What to do >>
State the number of lines that include the string "imports", and write nothing else.
-- START Raw records --
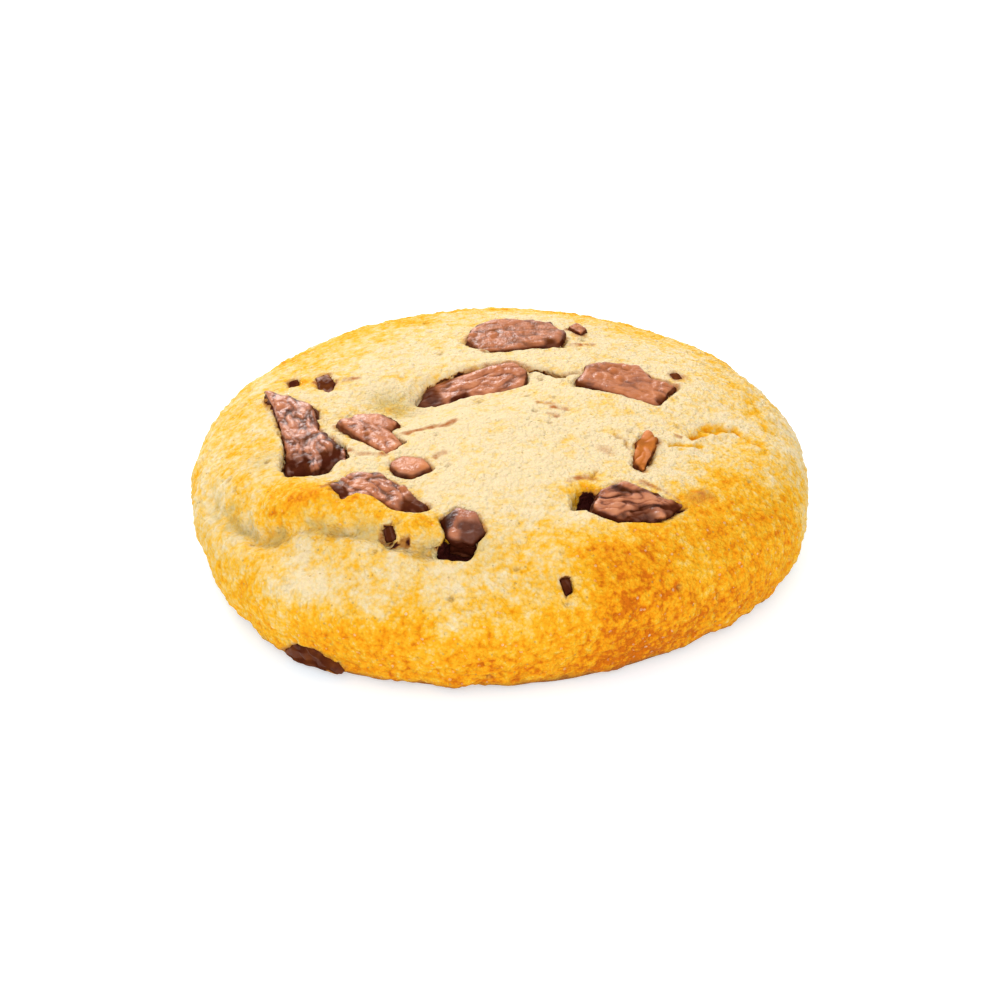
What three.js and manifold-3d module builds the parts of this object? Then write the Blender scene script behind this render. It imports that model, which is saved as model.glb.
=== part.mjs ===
// A chocolate chunk cookie: one baked piece of dough with chocolate chunks set in pockets in it.
// Millimetres, +Z up. The origin is on the flat base, under the middle of the cookie.
// -Y is the front, where most chunks lean out of the slope, and +X is the right.
import * as THREE from "three";
import { mergeVertices } from "three/addons/utils/BufferGeometryUtils.js";
import Module from "manifold-3d";

const wasm = await Module();
wasm.setup();

// ---------- driving dimensions ----------
const THICKNESS = 21; // base to the crown of the dome
const RIM_RADIUS = 42.4; // half of the width across the cookie
const GIRTH_HEIGHT = 7.5; // height of the widest part of the rim
const BASE_INSET = 3; // how far the flat base stays inside the rim
const RIM_TUCK = THREE.MathUtils.degToRad(62); // how far the rim curls under before it meets the base
const DOME_FULLNESS = 2.5; // 2 is an ellipse, and more is boxier
const DOUGH_DETAIL = 16; // splits along each edge of the icosahedron that the dough is moulded from
// Share of the way from the crown to the middle of the base at which the dome, then the rim, ends.
const DOME_END = 0.56;
const RIM_END = 0.8;

const CHUNK_THICKNESS = 5; // a bar of baking chocolate broken up
const CHUNK_BEVEL = 0.7; // melted edges
const FLECK_THICKNESS = 1.6;
const FLECK_BEVEL = 0.3;
const GAP = 0.3; // between a chunk and the dough of its pocket
const POCKET_MOUTH = 12; // how far a pocket is cut beyond the chunk's outer face

// Where the rim stands out of the round or falls short of it. Sides are in degrees from +X towards +Y.
const RIM_SWELLS = [
  { side: 232, spread: 28, out: 2.6 },
  { side: 305, spread: 18, out: -0.8 },
  { side: 335, spread: 15, out: 0.8 },
  { side: 140, spread: 22, out: -0.7 },
];

// Long mounds and hollows that follow the rim round the shoulder, at a radius from the middle.
const SHOULDER_FOLDS = [
  { side: 228, spread: 24, radius: 34, width: 4, rise: 1.5 }, // lump in front of the left chunks
  { side: 236, spread: 22, radius: 40.5, width: 2.6, rise: -1.3 }, // crease under that lump
  { side: 296, spread: 16, radius: 37, width: 5, rise: 0.7 }, // browned shoulder
  { side: 350, spread: 12, radius: 30, width: 4, rise: -0.8 }, // dip where the right side wrinkles
];

// Oval mounds and hollows on top of the dome: middle, half length, half width, and turn of the length.
const TOP_FORMS = [
  { x: -7, y: 0.5, length: 12, width: 4.5, turn: 22, rise: -2.6 }, // hollow that the middle chunk lies in
  { x: -3, y: -8, length: 10, width: 4, turn: 22, rise: 0.5 }, // crest in front of that hollow
  { x: -31, y: 2, length: 9, width: 4, turn: 110, rise: 0.8 }, // wall beside the left chunk
];

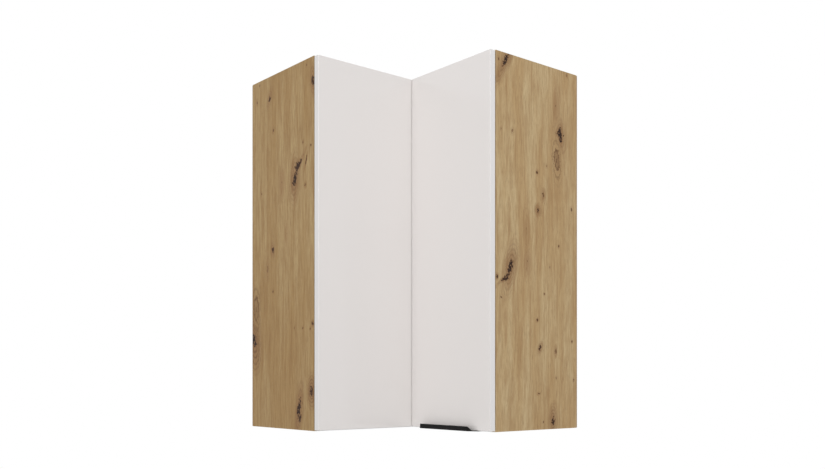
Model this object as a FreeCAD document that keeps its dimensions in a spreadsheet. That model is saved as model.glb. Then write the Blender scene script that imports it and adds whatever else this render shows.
-- END Raw records --
Expected answer >>
2